2.  Jonah needed to learn that God is relentless in pursuing us.
C. S. Lewis spoke of God’s relentless pursuit of him.

I like that way of describing God’s love for us, and for others – God is relentless in his pursuit of us.  He doesn’t push himself on us, certainly, there is free choice, but I believe that God is working always in the lives of every person in some manner.  It may be very obvious to us or it may not be obvious at all, but he is there.

The question is, what does it take to get the attention of some people?

The time in the great fish was a time of reflection and reorientation for Jonah.  His dire circumstances, as is often true for us, grabbed his attention.  Unfortunately, his attention quickly reverted to his old prejudices as soon as he was back on dry land.

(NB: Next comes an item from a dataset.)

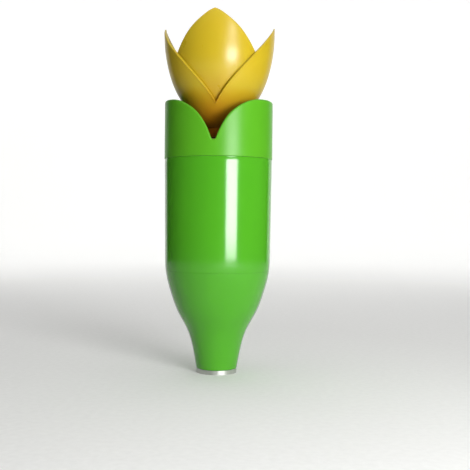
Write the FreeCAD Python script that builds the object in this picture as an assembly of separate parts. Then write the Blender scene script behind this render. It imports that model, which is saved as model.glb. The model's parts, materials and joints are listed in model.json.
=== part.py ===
import FreeCAD, Part
import math
import os

os.makedirs("parts", exist_ok=True)

# A hand bulb planter in the form of a tulip. A steel coring tube runs up the middle of a
# green nose and barrel, a two-lobed sepal collar closes the top, and a yellow flower sits
# on a rod whose lower end carries the piston that pushes the soil core out of the tube.
# Millimetres, +Z up. The origin is the centre of the cutting lip, and the two notches of
# the sepal collar face -Y (front) and +Y (back).

# Plunger
travel = 60.0
stop_gap = 0.1
run_gap = 0.05

# Coring tube
tube_bore_r = 10.0
tube_outer_r = 10.9
tube_top_z = 78.0
lip_r = 11.9
lip_height = 2.5
lip_land = 0.4
lip_bevel_height = 2.2

# Nose cone
nose_bottom_z = 2.6
parting_z = 60.25
nose_wall = 2.2
nose_profile = [(12.0, nose_bottom_z), (13.15, 9.0), (14.6, 16.0), (18.2, 26.6),
                (23.1, 35.5), (27.3, 46.5), (29.95, 56.0), (30.7, parting_z)]
sleeve_bore_r = 11.0
sleeve_outer_r = 13.2
sleeve_top_z = 71.6
solid_tip_z = 14.0
web_count = 4
web_thickness = 1.6
web_top_z = 56.0
web_first_angle = 45.0
nose_spigot_r = 28.3
nose_spigot_bore_r = 25.8
nose_step_z = 50.0
nose_spigot_top_z = 71.0
snap_bead_z = 67.0
snap_bead_height = 0.5
seal_z = 63.2
seal_section_r = 0.85
seal_groove_depth = 1.5
seal_groove_height = 2.2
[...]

It’s hard to maintain the sense of conviction that often accompanies our times of struggle, but it is imperative that we learn from those moments.  Richard Rohr says, We seldom go freely into the belly of the beast.  Unless we face a major disaster like the death of a friend or spouse or loss of a marriage or job, we usually will not go there.  As a culture, we have to be taught the language of descent.  That is the great language of religion.  It teaches us to enter willingly, trustingly into the dark periods of life.  These dark periods are good teachers.

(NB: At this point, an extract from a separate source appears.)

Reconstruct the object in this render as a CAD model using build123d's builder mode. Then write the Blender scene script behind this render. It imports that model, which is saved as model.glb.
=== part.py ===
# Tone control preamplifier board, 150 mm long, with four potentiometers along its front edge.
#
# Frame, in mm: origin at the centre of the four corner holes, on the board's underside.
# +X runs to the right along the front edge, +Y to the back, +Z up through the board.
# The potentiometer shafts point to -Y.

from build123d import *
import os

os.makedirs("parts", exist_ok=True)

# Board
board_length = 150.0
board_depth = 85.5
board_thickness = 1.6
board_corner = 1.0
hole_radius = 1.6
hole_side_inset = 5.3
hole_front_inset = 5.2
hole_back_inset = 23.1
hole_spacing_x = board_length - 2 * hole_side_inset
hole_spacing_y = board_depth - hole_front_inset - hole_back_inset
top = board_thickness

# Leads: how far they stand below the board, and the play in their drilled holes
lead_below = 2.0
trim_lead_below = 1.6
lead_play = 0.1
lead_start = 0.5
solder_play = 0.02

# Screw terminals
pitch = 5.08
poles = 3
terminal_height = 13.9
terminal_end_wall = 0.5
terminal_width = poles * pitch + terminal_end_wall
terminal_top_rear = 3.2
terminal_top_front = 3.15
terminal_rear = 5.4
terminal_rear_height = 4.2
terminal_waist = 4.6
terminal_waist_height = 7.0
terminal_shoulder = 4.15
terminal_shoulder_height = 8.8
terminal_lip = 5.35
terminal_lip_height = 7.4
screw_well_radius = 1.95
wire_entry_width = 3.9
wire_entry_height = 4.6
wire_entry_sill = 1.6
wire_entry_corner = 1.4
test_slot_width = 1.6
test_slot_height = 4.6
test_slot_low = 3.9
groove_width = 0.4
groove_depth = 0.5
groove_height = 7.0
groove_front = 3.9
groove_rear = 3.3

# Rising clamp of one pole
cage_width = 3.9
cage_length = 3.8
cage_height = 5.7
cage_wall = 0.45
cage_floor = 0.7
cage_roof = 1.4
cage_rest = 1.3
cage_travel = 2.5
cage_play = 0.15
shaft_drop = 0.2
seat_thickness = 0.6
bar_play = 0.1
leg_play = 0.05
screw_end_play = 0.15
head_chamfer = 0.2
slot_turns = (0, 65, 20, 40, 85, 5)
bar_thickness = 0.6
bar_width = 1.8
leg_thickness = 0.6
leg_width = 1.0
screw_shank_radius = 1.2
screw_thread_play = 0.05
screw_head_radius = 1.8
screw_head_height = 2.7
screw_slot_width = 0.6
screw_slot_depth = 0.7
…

Jonah’s experience in the great fish was a great teacher, but he turned out to be a poor student, quickly forgetting what he had learned in his time of adversity.

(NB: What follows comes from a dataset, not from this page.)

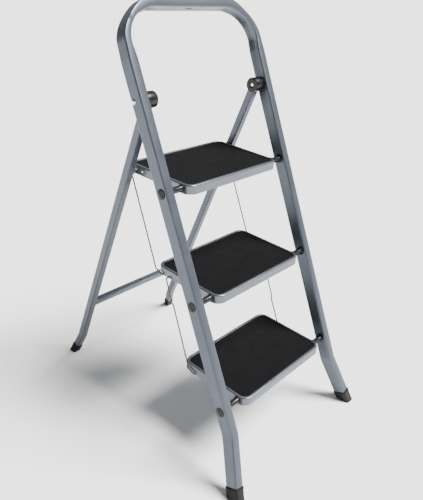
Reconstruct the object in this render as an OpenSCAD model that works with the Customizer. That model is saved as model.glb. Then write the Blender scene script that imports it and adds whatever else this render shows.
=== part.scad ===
// Folding three-step stool of bent steel tube, with pressed steel treads and rubber mats.
// Millimetres, +Z up, the steps face -Y. The origin is on the floor, under the middle of the stool.
// The top step's two studs rest in notches on the rear legs. Lifting the step frees them, and wires
// lift the other two steps with it.

/* [Front frame] */
// Angle at which the front frame leans back from upright
front_lean = 26; // [24:0.5:28]
// Width of the front frame's tube, across the stool
front_tube = 25; // [24:0.5:26]
// Depth of the front frame's tube, from front to back
front_depth = 33; // [25:0.5:36]
// Width over the two front legs, above their flared ends
frame_width = 450; // [440:1:470]
// Length from the floor to the middle of the handle tube, measured along the frame
handle_reach = 1120; // [1080:5:1180]
// Radius of the middle line of the two top bends
top_bend = 87.5; // [75:2.5:100]

/* [Rear frame] */
// Angle at which the rear legs lean from upright
rear_lean = 19; // [17:0.5:21]
// Side of the rear legs' square tube
rear_tube = 20; // [19:0.5:21]
// Width over the two rear legs, above their flared ends
rear_width = 388; // [384:1:390]
// Distance from the floor to the pivot, measured along the front frame
pivot_reach = 922; // [900:1:940]
// Side of the lower crossbar's square tube
crossbar_side = 18; // [16:1:19]
// Height of the lower crossbar's middle line above the floor
crossbar_height = 202; // [160:1:260]

/* [Flared feet] */
// Angle by which the lower ends of the legs turn outwards
flare = 13.7; // [10:0.1:16]
// Height, along a front leg, at which it turns outwards
front_flare_reach = 146; // [120:1:160]
// Height, along a rear leg, at which it turns outwards
rear_flare_reach = 64; // [60:1:80]

/* [Steps] */
// Height of the lowest tread above the floor
first_tread = 200; // [190:1:210]
// Height from one tread to the next
step_rise = 230; // [225:1:235]
// Width of a tread over its rim
tread_width = 326; // [320:1:326]
// Depth of a tread over its rim
tread_depth = 206; // [200:1:206]
// Radius of a tread's corners in plan
tread_corner = 25; // [20:1:26]
// Height of a tread from the top of its rim to the edge of its skirt
tread_height = 22; // [21:0.5:23]
// Thickness of a rubber mat
mat_thickness = 3.5; // [3:0.1:4]

/* [Hidden] */
$fn = 48;

LEFT = -1;
RIGHT = 1;
running = 0.06;        // radial clearance of a pin that turns in its hole
fixed_fit = 0.04;      // radial clearance of a pin that is clamped in its hole
apart = 0.4;           // gap between faces of parts that move past each other
bite = 1;              // how far a cutting shape passes the surface that it cuts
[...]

Do not forget that God is pursuing you, and me, at all times.  He is pursuing us with his love and his grace.

3.  Jonah needed a lesson in grace.
Jonah somewhat learns his lesson.  I say somewhat because Jonah does not come around totally to the mission given to him by God.

The sad part of the story of Jonah is this – it wasn’t his mission that bothered him, but the idea that his mission might succeed.  Jonah did not want to see the Ninevites repent; he wanted to see them destroyed.

There are many things we need in this world, but perhaps what we need most is more grace.